**Your goal**. Check each line of the material. Copy those containing "bends".

**Records to process**.
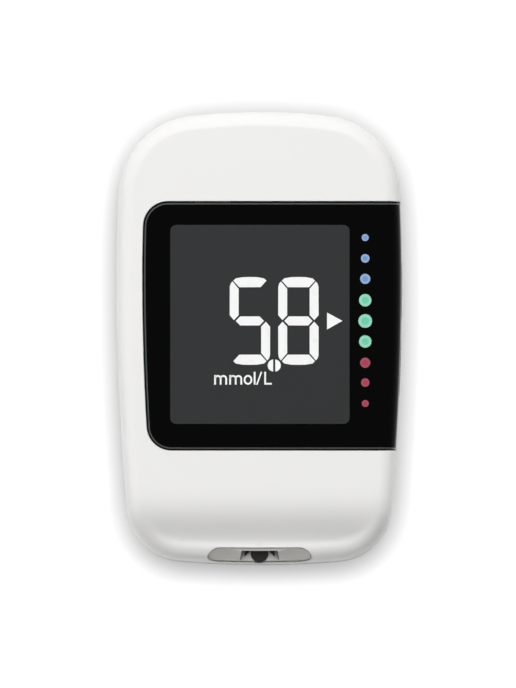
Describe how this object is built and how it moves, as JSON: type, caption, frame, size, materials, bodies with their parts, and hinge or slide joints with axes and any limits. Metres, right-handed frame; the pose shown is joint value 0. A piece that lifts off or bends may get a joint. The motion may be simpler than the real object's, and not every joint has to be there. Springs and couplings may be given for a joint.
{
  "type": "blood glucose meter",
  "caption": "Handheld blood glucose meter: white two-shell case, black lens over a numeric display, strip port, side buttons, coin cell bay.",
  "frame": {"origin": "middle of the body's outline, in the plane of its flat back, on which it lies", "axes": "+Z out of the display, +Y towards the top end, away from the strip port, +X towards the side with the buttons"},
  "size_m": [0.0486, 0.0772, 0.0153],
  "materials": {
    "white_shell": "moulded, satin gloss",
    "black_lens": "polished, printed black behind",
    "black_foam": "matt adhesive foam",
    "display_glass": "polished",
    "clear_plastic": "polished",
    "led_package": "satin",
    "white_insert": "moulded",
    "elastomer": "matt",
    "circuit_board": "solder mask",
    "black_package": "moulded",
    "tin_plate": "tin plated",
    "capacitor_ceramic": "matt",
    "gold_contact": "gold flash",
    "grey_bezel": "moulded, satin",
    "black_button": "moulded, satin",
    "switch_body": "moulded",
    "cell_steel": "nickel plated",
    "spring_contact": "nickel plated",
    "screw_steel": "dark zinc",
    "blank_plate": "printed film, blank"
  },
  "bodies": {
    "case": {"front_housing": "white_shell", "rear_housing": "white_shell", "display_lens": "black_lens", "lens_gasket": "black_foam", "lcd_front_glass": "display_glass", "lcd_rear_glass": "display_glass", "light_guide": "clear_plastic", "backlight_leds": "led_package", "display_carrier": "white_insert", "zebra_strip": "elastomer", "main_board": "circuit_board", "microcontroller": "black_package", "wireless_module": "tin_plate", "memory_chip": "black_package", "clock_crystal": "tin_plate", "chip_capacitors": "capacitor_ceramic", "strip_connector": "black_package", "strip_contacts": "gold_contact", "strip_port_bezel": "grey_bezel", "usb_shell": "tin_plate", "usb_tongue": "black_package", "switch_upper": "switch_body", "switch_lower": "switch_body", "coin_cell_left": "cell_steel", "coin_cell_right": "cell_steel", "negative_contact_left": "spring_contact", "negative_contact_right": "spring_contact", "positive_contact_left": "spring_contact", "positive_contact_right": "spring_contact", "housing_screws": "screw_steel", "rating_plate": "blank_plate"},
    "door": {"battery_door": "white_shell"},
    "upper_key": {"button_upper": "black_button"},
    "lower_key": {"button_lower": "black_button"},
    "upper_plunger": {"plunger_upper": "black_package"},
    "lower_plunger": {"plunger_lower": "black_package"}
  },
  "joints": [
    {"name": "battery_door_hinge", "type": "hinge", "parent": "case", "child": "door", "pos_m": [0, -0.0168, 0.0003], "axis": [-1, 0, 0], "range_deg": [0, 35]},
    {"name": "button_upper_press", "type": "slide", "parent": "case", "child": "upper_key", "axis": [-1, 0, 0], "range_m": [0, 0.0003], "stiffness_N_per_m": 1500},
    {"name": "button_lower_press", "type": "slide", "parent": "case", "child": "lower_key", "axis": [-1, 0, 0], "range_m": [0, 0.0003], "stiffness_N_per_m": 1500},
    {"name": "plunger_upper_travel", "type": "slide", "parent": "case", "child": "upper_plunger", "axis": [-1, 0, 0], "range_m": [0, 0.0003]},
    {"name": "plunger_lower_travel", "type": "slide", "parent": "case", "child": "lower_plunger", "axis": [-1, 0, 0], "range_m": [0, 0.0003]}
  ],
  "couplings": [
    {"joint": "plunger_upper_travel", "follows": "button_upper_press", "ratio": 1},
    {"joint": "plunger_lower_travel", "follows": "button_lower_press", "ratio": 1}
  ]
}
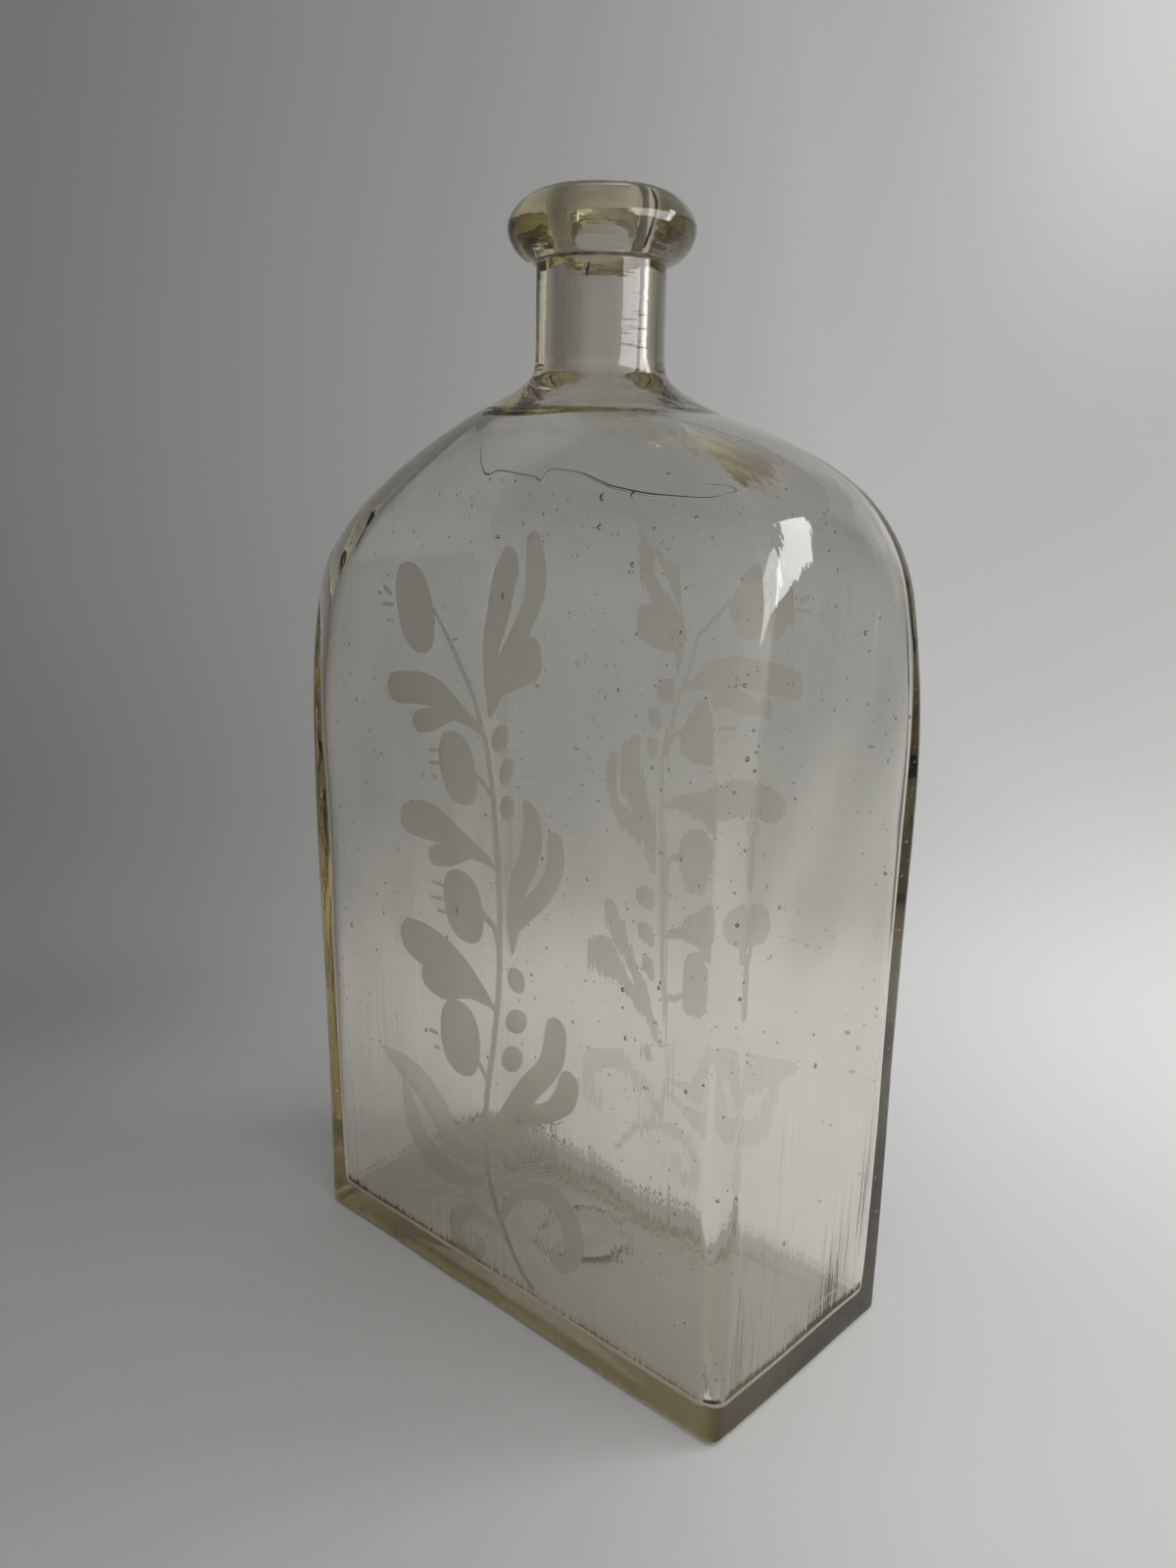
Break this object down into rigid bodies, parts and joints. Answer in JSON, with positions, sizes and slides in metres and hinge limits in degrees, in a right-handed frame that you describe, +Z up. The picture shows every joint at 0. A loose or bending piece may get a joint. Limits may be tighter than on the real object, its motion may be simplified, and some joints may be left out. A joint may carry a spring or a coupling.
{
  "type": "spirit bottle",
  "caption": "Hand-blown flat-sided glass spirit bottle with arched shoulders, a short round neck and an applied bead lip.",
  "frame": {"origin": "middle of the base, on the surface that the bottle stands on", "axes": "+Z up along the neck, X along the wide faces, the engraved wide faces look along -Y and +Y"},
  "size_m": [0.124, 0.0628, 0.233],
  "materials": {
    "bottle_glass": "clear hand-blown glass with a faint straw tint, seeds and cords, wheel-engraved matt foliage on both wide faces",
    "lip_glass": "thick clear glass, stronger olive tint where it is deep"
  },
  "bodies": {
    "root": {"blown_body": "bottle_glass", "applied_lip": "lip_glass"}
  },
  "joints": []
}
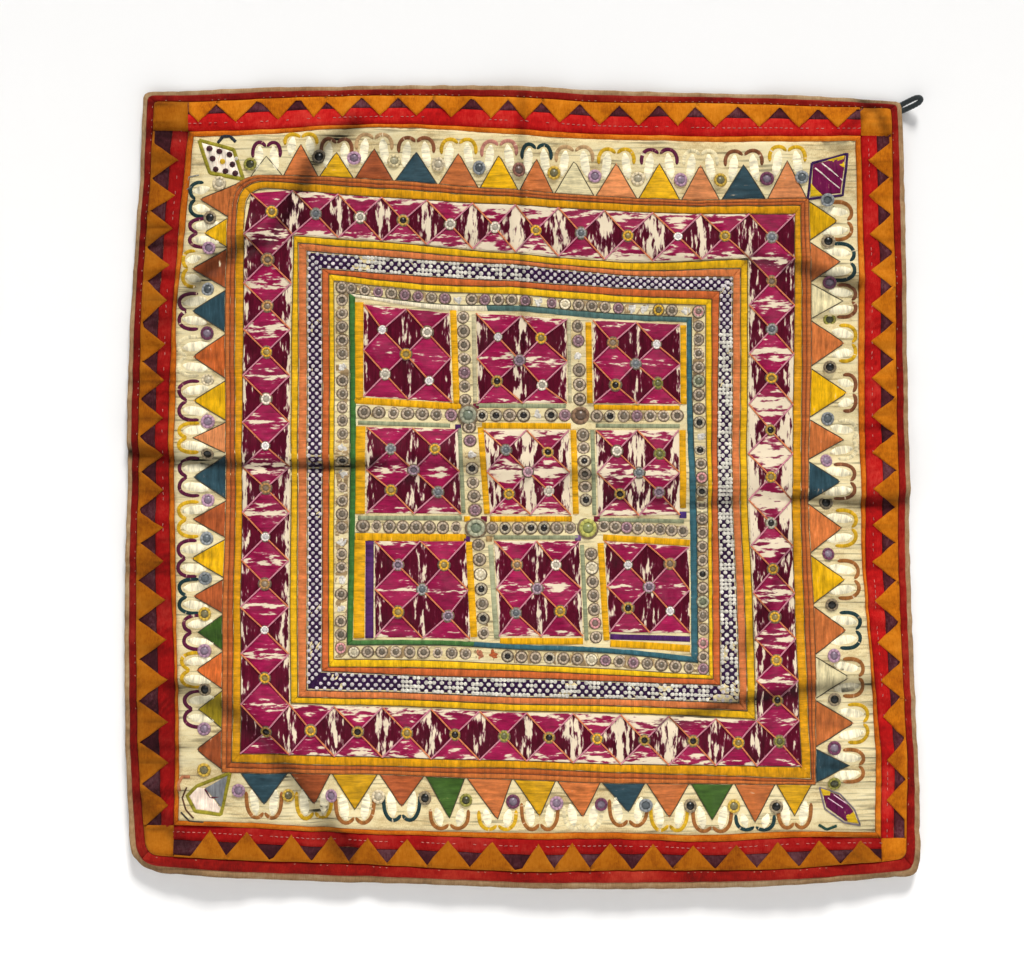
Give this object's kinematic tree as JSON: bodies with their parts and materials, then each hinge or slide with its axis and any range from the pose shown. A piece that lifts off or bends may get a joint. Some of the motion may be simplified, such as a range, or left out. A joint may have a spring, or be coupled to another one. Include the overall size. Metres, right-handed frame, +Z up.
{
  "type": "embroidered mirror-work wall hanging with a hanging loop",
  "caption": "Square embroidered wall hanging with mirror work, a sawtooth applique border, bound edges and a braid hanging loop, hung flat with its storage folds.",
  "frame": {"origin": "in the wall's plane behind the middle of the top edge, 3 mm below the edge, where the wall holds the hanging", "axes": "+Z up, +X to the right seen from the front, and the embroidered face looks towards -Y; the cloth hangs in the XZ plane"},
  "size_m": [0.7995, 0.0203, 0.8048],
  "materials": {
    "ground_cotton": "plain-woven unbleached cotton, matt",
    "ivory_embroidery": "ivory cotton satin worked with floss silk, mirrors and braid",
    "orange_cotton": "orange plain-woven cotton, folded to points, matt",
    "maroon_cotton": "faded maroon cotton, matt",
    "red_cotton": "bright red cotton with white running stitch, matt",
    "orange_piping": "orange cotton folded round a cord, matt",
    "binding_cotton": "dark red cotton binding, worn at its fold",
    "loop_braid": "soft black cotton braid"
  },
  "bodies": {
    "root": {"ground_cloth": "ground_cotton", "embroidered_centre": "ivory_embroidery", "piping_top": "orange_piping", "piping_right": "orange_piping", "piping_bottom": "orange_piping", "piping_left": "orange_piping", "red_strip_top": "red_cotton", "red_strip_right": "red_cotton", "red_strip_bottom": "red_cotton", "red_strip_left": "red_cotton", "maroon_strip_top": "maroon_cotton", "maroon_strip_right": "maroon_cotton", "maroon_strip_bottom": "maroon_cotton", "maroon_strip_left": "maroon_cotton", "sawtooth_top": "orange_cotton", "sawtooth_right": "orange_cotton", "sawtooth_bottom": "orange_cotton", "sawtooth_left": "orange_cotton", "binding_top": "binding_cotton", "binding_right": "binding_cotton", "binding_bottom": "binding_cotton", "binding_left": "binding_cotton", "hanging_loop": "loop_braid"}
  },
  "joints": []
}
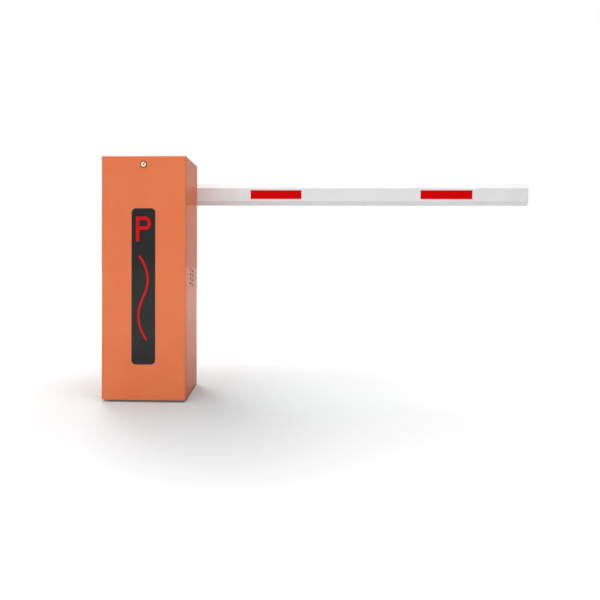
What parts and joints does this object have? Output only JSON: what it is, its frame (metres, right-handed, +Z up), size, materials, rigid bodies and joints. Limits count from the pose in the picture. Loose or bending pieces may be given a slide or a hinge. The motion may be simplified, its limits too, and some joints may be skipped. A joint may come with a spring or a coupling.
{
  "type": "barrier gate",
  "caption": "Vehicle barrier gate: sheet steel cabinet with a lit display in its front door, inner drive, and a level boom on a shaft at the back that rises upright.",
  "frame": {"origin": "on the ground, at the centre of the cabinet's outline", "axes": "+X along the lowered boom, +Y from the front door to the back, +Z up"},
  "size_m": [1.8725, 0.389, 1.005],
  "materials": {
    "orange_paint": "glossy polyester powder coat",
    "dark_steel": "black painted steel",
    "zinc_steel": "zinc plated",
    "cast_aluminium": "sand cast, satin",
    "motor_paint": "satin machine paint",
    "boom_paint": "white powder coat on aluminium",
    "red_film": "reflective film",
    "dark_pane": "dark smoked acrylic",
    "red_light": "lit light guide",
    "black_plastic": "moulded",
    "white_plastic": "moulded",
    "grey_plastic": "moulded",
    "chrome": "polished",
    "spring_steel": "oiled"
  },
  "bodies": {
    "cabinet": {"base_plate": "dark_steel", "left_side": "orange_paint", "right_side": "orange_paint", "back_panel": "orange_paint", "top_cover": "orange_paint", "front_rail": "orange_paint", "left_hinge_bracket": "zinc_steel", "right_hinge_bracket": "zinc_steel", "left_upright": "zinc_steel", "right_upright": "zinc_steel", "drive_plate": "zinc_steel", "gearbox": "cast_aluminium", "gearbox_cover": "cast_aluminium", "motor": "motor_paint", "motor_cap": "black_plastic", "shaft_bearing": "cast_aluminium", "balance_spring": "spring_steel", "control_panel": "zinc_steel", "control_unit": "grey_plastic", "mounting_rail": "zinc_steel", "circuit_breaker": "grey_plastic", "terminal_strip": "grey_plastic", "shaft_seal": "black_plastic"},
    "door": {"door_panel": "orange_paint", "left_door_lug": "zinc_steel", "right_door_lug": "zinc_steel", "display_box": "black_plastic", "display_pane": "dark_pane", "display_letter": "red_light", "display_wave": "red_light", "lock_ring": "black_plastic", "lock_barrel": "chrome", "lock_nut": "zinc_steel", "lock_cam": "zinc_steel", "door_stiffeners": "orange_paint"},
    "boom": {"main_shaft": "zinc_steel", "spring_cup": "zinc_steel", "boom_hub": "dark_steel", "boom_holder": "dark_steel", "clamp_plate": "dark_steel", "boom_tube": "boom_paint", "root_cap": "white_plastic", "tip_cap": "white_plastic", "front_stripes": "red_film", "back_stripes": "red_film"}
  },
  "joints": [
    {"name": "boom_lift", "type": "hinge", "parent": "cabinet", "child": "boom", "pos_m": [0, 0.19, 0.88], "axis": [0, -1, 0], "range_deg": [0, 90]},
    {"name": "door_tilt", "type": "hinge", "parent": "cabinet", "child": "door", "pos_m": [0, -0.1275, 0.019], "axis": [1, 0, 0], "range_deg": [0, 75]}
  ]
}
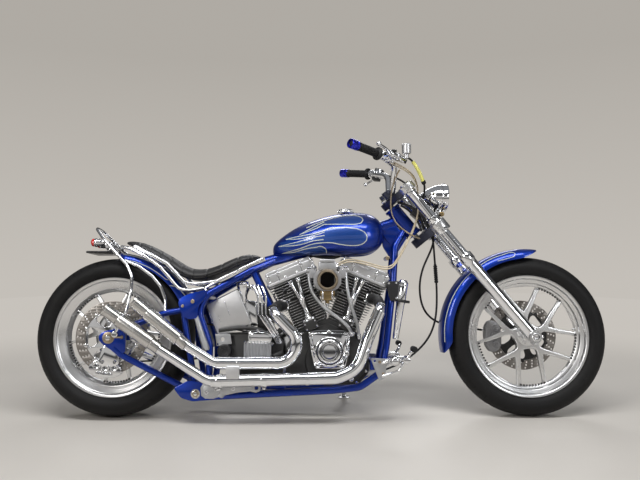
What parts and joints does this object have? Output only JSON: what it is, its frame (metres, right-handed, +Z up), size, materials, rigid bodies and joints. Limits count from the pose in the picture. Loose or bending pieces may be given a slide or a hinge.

**Result for this task**.
Describe how this object is built and how it moves, as JSON: type, caption, frame, size, materials, bodies with their parts, and hinge or slide joints with axes and any limits. Metres, right-handed frame; the pose shown is joint value 0. A piece that lifts off or bends may get a joint. The motion may be simpler than the real object's, and not every joint has to be there. Springs and couplings may be given for a joint.
Give this object's kinematic tree as JSON: bodies with their parts and materials, then each hinge or slide with its axis and any range from the pose shown. A piece that lifts off or bends may get a joint. Some of the motion may be simplified, such as a range, or left out. A joint may have a spring, or be coupled to another one. Include the overall size. Metres, right-handed frame, +Z up.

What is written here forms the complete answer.